WRITTEN PROBLEM » In the listing below, locate the line containing "0, 0)), revolution_arc=360)" and the line containing "obj.data.transform(world)". Output both of them and every line between, exactly as written, and nothing more.
= = =
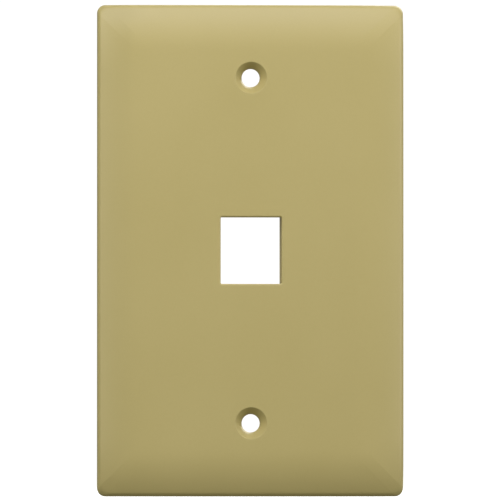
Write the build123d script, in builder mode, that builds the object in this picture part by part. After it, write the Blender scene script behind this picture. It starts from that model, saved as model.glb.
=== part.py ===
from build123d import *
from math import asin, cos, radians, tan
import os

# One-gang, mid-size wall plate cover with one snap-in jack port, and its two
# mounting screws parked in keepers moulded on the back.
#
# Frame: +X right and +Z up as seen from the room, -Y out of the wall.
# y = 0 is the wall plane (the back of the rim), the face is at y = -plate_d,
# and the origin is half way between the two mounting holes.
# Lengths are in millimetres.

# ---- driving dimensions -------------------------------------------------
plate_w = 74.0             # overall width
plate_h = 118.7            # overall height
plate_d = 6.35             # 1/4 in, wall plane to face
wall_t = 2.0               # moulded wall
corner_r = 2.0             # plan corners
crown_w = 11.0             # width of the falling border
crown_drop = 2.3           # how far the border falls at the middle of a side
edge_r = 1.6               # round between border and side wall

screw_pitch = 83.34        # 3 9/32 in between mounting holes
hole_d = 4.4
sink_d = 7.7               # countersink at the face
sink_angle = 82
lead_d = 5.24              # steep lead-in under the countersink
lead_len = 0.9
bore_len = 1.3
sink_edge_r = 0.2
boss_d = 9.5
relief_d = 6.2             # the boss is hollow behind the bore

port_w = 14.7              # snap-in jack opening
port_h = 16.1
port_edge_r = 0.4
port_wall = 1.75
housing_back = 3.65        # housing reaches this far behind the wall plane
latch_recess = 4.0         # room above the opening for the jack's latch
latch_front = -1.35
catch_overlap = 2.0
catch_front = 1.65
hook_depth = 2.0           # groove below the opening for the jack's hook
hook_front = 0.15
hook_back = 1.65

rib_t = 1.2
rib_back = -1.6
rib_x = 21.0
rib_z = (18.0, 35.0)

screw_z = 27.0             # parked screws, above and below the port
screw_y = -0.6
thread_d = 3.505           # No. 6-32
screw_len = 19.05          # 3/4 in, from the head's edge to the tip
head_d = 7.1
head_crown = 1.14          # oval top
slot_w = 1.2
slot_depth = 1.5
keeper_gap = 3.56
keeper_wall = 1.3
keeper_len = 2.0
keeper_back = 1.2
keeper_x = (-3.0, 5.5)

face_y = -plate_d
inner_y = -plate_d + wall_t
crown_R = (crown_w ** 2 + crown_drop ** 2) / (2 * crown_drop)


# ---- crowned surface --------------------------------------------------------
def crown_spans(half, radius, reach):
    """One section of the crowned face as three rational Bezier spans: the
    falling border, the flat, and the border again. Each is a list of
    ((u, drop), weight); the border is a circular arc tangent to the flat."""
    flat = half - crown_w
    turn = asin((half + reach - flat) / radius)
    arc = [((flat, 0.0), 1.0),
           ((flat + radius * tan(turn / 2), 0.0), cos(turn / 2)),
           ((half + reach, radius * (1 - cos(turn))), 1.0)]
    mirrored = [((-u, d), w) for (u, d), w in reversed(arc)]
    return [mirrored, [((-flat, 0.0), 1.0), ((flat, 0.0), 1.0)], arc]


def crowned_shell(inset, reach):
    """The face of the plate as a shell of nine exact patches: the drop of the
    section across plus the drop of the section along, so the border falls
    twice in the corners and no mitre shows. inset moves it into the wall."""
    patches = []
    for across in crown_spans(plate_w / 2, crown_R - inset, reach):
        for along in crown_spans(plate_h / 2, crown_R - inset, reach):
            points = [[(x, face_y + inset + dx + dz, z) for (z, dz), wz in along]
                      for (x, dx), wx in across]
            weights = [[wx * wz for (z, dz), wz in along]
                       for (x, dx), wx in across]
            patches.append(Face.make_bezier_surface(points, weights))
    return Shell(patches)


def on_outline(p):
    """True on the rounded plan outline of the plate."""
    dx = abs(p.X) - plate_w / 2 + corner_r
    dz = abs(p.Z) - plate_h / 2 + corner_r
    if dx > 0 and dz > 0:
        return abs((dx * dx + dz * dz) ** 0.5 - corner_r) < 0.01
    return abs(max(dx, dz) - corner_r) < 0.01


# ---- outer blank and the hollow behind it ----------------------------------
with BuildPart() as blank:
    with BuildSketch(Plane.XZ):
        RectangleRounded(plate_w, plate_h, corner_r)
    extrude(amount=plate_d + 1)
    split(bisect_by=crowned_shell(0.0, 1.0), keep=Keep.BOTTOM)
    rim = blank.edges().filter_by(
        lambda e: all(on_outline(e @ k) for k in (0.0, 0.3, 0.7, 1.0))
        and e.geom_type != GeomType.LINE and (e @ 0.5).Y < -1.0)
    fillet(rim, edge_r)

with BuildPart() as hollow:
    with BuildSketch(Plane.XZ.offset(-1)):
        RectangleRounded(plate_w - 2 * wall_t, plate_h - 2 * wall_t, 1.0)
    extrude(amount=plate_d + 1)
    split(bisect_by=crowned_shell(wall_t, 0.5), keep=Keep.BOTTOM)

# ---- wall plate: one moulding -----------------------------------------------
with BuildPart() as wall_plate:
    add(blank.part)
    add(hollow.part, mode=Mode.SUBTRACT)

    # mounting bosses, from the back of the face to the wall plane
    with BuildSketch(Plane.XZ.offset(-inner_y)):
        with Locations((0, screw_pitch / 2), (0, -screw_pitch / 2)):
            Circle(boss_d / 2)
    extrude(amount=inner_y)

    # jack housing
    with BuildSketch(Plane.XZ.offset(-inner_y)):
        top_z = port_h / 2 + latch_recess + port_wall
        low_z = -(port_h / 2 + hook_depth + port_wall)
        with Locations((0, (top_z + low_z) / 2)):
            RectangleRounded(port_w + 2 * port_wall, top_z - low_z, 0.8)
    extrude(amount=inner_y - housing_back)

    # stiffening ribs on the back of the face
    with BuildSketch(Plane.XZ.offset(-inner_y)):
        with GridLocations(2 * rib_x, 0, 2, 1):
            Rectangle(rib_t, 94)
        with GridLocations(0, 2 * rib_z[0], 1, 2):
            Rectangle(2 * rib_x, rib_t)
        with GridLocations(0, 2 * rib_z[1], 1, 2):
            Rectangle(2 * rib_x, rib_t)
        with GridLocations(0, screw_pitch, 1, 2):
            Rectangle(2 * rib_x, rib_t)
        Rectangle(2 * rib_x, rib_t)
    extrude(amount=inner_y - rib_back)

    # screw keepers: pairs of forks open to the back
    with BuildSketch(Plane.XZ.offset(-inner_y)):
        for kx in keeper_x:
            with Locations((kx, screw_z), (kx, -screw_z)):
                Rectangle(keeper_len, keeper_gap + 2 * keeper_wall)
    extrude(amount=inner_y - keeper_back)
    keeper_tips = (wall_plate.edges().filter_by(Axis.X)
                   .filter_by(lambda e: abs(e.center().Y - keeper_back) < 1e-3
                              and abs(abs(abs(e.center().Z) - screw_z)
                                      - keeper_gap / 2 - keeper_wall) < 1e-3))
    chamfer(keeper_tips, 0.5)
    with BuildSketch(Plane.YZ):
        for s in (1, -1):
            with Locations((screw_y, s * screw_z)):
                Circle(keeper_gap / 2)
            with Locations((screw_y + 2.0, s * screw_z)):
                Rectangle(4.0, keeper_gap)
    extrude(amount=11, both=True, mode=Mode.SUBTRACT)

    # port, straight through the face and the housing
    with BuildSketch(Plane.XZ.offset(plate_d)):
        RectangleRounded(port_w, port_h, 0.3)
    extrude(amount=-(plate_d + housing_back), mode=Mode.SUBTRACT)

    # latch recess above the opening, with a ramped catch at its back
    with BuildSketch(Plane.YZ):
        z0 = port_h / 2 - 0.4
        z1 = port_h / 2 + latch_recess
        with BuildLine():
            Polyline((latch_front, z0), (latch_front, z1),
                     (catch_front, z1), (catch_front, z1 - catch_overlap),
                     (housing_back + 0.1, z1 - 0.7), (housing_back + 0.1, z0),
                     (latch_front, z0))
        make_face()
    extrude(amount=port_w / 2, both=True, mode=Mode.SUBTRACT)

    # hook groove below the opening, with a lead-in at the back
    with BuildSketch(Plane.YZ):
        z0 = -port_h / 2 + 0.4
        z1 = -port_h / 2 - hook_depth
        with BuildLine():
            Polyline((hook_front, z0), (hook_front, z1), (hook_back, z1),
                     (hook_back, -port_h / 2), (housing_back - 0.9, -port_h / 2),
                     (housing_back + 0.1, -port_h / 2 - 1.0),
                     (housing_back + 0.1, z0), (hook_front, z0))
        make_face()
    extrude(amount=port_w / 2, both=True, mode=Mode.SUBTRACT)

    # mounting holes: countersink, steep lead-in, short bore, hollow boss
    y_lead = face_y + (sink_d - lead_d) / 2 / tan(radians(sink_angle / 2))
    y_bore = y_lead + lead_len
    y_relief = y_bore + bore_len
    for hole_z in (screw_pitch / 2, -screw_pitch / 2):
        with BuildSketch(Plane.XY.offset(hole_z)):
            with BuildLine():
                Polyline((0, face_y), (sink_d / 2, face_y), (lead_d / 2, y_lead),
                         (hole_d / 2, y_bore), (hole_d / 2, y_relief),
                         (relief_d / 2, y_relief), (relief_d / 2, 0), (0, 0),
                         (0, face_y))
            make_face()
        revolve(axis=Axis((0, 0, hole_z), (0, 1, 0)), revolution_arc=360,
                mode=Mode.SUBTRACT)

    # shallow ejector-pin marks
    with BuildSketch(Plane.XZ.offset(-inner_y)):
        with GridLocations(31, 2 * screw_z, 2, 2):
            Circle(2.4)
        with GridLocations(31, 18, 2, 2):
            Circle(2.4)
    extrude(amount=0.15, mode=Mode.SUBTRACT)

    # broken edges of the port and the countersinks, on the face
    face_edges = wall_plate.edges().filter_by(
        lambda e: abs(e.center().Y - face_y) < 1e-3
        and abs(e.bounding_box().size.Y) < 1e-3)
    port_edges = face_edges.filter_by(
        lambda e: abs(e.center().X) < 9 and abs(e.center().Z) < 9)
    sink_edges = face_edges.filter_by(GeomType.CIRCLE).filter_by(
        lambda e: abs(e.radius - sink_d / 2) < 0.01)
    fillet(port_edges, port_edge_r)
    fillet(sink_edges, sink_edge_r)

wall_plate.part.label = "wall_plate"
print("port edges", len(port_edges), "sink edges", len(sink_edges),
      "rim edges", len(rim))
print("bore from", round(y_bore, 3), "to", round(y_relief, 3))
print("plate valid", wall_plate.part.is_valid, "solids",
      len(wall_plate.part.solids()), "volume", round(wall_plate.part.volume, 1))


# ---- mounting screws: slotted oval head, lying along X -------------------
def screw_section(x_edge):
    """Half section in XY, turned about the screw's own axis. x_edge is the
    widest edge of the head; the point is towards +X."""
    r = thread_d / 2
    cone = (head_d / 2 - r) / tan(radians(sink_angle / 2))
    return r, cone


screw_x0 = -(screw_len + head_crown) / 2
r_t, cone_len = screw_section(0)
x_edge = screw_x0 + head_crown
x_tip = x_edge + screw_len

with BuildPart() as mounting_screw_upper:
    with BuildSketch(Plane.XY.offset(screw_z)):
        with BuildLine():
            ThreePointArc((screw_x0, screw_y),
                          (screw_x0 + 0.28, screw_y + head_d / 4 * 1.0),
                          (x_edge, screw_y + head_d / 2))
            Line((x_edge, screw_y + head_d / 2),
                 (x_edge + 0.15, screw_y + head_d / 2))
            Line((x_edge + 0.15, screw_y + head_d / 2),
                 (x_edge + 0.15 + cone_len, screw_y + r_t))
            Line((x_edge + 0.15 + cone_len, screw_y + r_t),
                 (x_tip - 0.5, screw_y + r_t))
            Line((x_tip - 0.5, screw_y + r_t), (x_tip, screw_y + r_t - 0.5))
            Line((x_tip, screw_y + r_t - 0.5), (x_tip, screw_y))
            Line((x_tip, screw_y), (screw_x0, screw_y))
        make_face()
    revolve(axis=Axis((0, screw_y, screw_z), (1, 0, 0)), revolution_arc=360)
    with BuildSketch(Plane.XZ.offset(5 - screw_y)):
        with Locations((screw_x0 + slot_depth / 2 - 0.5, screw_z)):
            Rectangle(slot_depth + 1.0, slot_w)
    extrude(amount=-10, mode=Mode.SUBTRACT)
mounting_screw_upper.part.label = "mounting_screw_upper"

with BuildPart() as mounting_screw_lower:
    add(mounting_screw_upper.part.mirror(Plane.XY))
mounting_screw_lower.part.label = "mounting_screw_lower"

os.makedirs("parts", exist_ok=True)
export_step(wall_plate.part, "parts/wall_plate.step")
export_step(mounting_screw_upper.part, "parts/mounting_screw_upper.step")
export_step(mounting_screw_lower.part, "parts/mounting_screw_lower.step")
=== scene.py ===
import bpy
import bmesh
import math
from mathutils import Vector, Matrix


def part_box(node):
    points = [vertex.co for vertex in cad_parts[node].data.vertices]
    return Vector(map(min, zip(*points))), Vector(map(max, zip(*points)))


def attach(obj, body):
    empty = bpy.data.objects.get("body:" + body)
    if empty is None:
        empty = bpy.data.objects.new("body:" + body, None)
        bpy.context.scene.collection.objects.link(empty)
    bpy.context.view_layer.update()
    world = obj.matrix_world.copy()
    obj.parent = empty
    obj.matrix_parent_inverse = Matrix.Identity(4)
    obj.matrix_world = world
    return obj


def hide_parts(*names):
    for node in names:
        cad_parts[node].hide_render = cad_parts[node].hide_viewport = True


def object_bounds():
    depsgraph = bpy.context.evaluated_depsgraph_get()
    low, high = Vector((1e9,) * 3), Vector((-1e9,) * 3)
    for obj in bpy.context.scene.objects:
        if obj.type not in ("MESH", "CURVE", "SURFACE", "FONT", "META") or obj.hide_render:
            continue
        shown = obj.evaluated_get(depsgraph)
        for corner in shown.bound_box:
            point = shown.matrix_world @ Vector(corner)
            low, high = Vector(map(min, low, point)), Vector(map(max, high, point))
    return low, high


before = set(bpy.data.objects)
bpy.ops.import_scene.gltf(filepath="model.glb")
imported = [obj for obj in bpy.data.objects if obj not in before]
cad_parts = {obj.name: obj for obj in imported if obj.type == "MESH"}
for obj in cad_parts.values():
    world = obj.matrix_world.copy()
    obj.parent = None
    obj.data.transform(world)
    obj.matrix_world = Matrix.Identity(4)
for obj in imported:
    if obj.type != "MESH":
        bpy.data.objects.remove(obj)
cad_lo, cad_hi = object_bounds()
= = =
SOLVED EXERCISE »
    revolve(axis=Axis((0, screw_y, screw_z), (1, 0, 0)), revolution_arc=360)
    with BuildSketch(Plane.XZ.offset(5 - screw_y)):
        with Locations((screw_x0 + slot_depth / 2 - 0.5, screw_z)):
            Rectangle(slot_depth + 1.0, slot_w)
    extrude(amount=-10, mode=Mode.SUBTRACT)
mounting_screw_upper.part.label = "mounting_screw_upper"

with BuildPart() as mounting_screw_lower:
    add(mounting_screw_upper.part.mirror(Plane.XY))
mounting_screw_lower.part.label = "mounting_screw_lower"

os.makedirs("parts", exist_ok=True)
export_step(wall_plate.part, "parts/wall_plate.step")
export_step(mounting_screw_upper.part, "parts/mounting_screw_upper.step")
export_step(mounting_screw_lower.part, "parts/mounting_screw_lower.step")
=== scene.py ===
import bpy
import bmesh
import math
from mathutils import Vector, Matrix


def part_box(node):
    points = [vertex.co for vertex in cad_parts[node].data.vertices]
    return Vector(map(min, zip(*points))), Vector(map(max, zip(*points)))


def attach(obj, body):
    empty = bpy.data.objects.get("body:" + body)
    if empty is None:
        empty = bpy.data.objects.new("body:" + body, None)
        bpy.context.scene.collection.objects.link(empty)
    bpy.context.view_layer.update()
    world = obj.matrix_world.copy()
    obj.parent = empty
    obj.matrix_parent_inverse = Matrix.Identity(4)
    obj.matrix_world = world
    return obj


def hide_parts(*names):
    for node in names:
        cad_parts[node].hide_render = cad_parts[node].hide_viewport = True


def object_bounds():
    depsgraph = bpy.context.evaluated_depsgraph_get()
    low, high = Vector((1e9,) * 3), Vector((-1e9,) * 3)
    for obj in bpy.context.scene.objects:
        if obj.type not in ("MESH", "CURVE", "SURFACE", "FONT", "META") or obj.hide_render:
            continue
        shown = obj.evaluated_get(depsgraph)
        for corner in shown.bound_box:
            point = shown.matrix_world @ Vector(corner)
            low, high = Vector(map(min, low, point)), Vector(map(max, high, point))
    return low, high


before = set(bpy.data.objects)
bpy.ops.import_scene.gltf(filepath="model.glb")
imported = [obj for obj in bpy.data.objects if obj not in before]
cad_parts = {obj.name: obj for obj in imported if obj.type == "MESH"}
for obj in cad_parts.values():
    world = obj.matrix_world.copy()
    obj.parent = None
    obj.data.transform(world)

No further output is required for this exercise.